The severity of that sentence prompted a considerable welling of support for the Oz team. Funded by donations, they lodged an appeal that was heard in December in the Sydney Quarter Sessions Court. This time, represented by future governor-general John Kerr QC, the Oz team saw its evidence and arguments accepted. Literary experts testified with success. Justice Aaron Levine agreed with James McAuley’s evidence, for example, that the magazine presented ‘successful satire’ and that exposure to it would not necessarily corrupt or deprave.

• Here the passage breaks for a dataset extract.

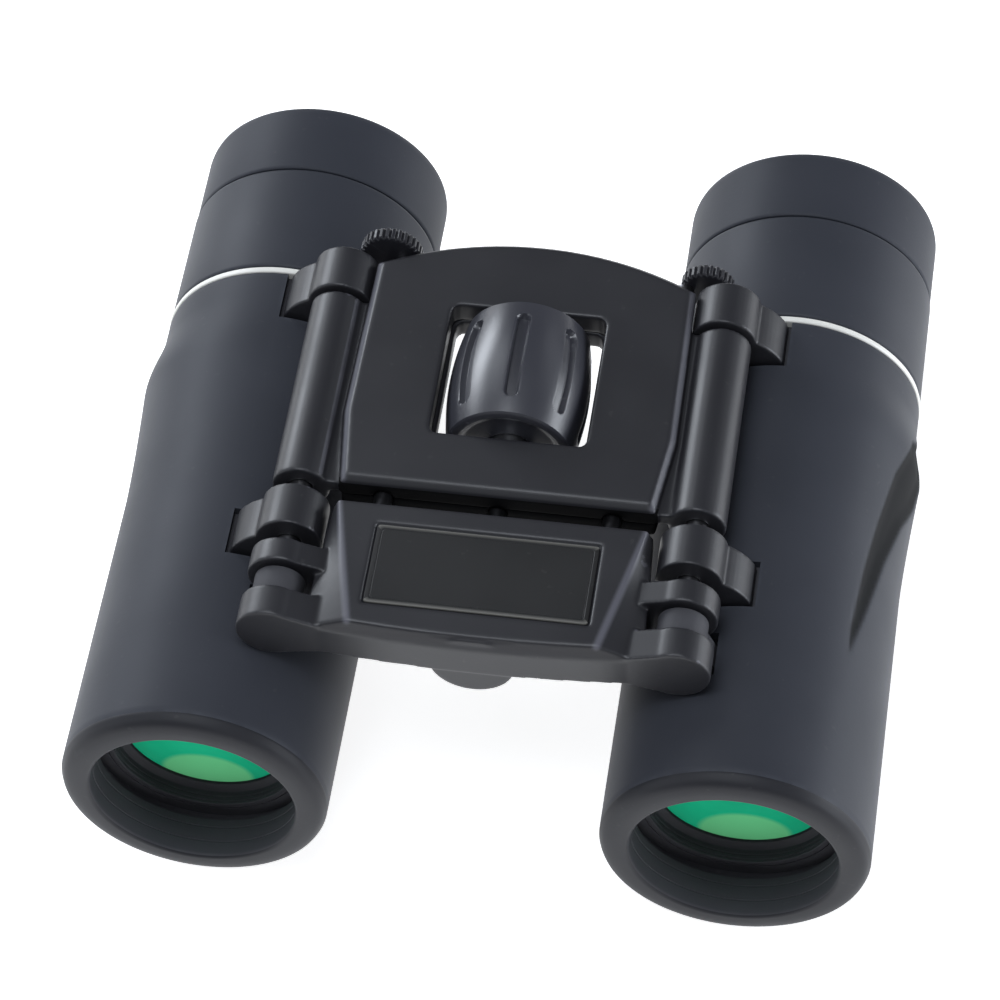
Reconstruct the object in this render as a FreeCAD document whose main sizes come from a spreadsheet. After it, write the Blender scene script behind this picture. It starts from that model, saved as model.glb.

Upholding the appeal, Levine also held that prosecutions for obscenity needed to point to real examples of people who would be corrupted or depraved. ‘Not some mere theoretical, nebulous, or fanciful tendency to deprave,’ he declared, ‘but a real and practical tendency to deprave, not a theoretical group of unidentified persons, but persons or groups for whom the court in judgement can refer to as those likely to be affected.’